By around 2000, Microsoft's Internet Explorer had become dominant, and Netscape's browser had collapsed under the weight of its own idiosyncrasies. By then, the battlefield had become online security, with rivals to Internet Explorer claiming that their browsers offered less openings to hackers. As to html, everybody now claims to be 100% standards-compliant (and everybody lies).

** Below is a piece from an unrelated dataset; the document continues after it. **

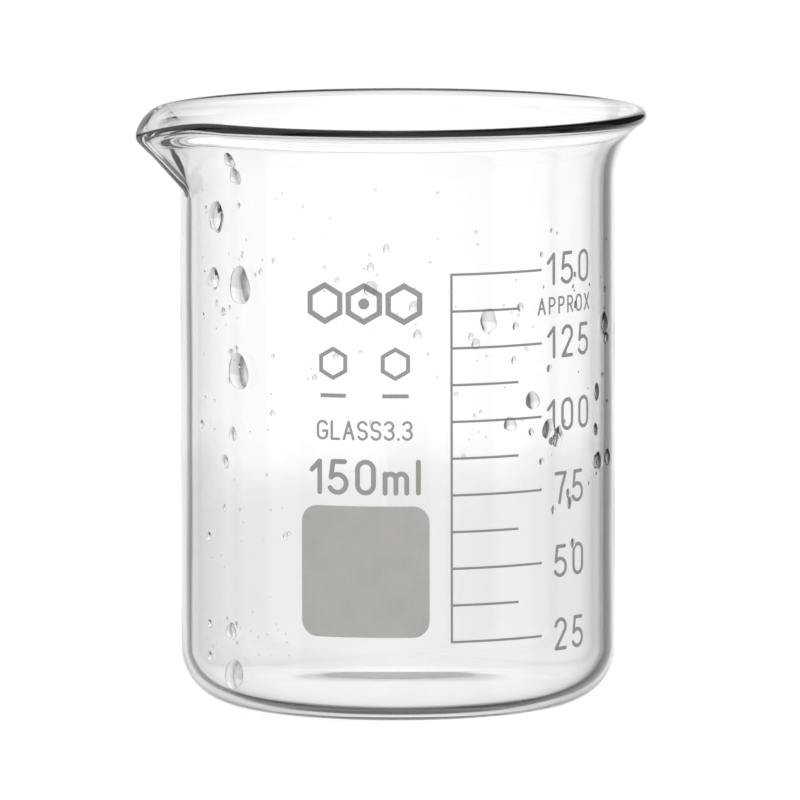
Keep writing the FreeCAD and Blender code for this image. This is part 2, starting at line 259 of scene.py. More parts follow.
@dataclass(frozen=True)
class ClearFinish:
    """A clear, glossy body that light passes through: the glass or the water."""

    name: str
    index: float
    tint_dark: Tint
    tint_light: Tint
    roughness: float
    wave_scale: float
    wave_height: float

    CLOUD_SCALES = (3, 12)
    FILM_SCALES = (2, 40)
    WAVE_SCALES = (1, 4)

    def make(self) -> bpy.types.Material:
        """Build the material.

        Returns:
            The finished material.
        """
        material, shader = new_material(self.name)
        shader.inputs["IOR"].default_value = self.index
        shader.inputs["Transmission Weight"].default_value = 1.0
        clouds, films, ripples = ([self.wave_scale * times for times in scales]
                                  for scales in (self.CLOUD_SCALES, self.FILM_SCALES, self.WAVE_SCALES))
        shade = add_mottle(material, *clouds, 0.3, 0.0, 1.0)
        add_tint(material, shader, shade, self.tint_dark, self.tint_light)
        film = add_mottle(material, *films, 0.4, 0.0, self.roughness)
        material.node_tree.links.new(film, shader.inputs["Roughness"])
        waves = add_mottle(material, *ripples, 0.15, 0.0, 1.0)
        add_bump(material, shader, waves, 1.0, self.wave_height)
        return material


@dataclass(frozen=True)
class EnamelFinish:
    """Fired screen-printed enamel: a warm grey with a fine grain and a matt face."""

    name: str
    tone: float

    WARM = (1.0, 0.965, 0.93)
    CONTRAST = 0.14
    GRAIN = (260.0, 5200.0, 0.45, 0.0, 1.0)
    SHEEN = (400.0, 3000.0, 0.5, 0.5, 0.72)
    RELIEF = (1800.0, 9000.0, 0.6, 0.0, 1.0)
    RELIEF_STRENGTH = 0.35
    RELIEF_HEIGHT = 0.02 * MM

    def make(self) -> bpy.types.Material:
        """Build the material.

        Returns:
            The finished material.
        """
        material, shader = new_material(self.name)
        light = tuple(self.tone * channel for channel in self.WARM)
        dark = tuple(channel * (1 - self.CONTRAST) for channel in light)
        grain = add_mottle(material, *self.GRAIN)
        add_tint(material, shader, grain, dark, light)
        sheen = add_mottle(material, *self.SHEEN)
        material.node_tree.links.new(sheen, shader.inputs["Roughness"])
        relief = add_mottle(material, *self.RELIEF)
        add_bump(material, shader, relief, self.RELIEF_STRENGTH, self.RELIEF_HEIGHT)
        return material


class Finish(Enum):
    """The finishes that the beaker's pieces take."""

    GLASS = ClearFinish("borosilicate_glass", 1.474, (0.98, 0.98, 0.98), (0.994, 0.994, 0.994), 0.012,
                        60.0, 0.004 * MM)
    WATER = ClearFinish("water", 1.333, (0.99, 0.99, 0.99), (1.0, 1.0, 1.0), 0.006, 400.0, 0.004 * MM)
    PATCH = EnamelFinish("enamel_patch", 0.47)
    LETTERING = EnamelFinish("enamel_lettering", 0.36)
    SCALE = EnamelFinish("enamel_scale", 0.30)

    def material(self) -> bpy.types.Material:
        """The finish's material, built the first time it is asked for."""
        return bpy.data.materials.get(self.value.name) or self.value.make()


# =====================================================================================================
# Glass
# =====================================================================================================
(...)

Apple, by the way, has generally stayed aloof from the browser wars: its strategy of modifying an area of computer technology to create a local monopoly didn't seem to apply here. Until 2003, Macs used Netscape or Internet Explorer. Since 2003, Apple has had its own browser, Safari, which is pretty standards-compliant but apparently dead insecure. Fortunately for Mac users, malicious hackers seem to expend most of their energy on attacking Microsoft's browser. Presumably the cybercriminals reckon that it's not worth targeting Mac users because a) there aren't enough of them, and b) those that there are have already spent all of their money on flashy digital bling.

Illinois eventually redeemed themselves by electing Senator Obama.

The browser wars continue, but in a less destructive form, as the surviving belligerents converge upon full standards-compliance and bicker about their relative security. The legacy is that it's always been tricky to create html that will work in all browsers and on all main computer systems, and that will continue to work in a few months when the next security parches are issued, and next year when the new browsers are released.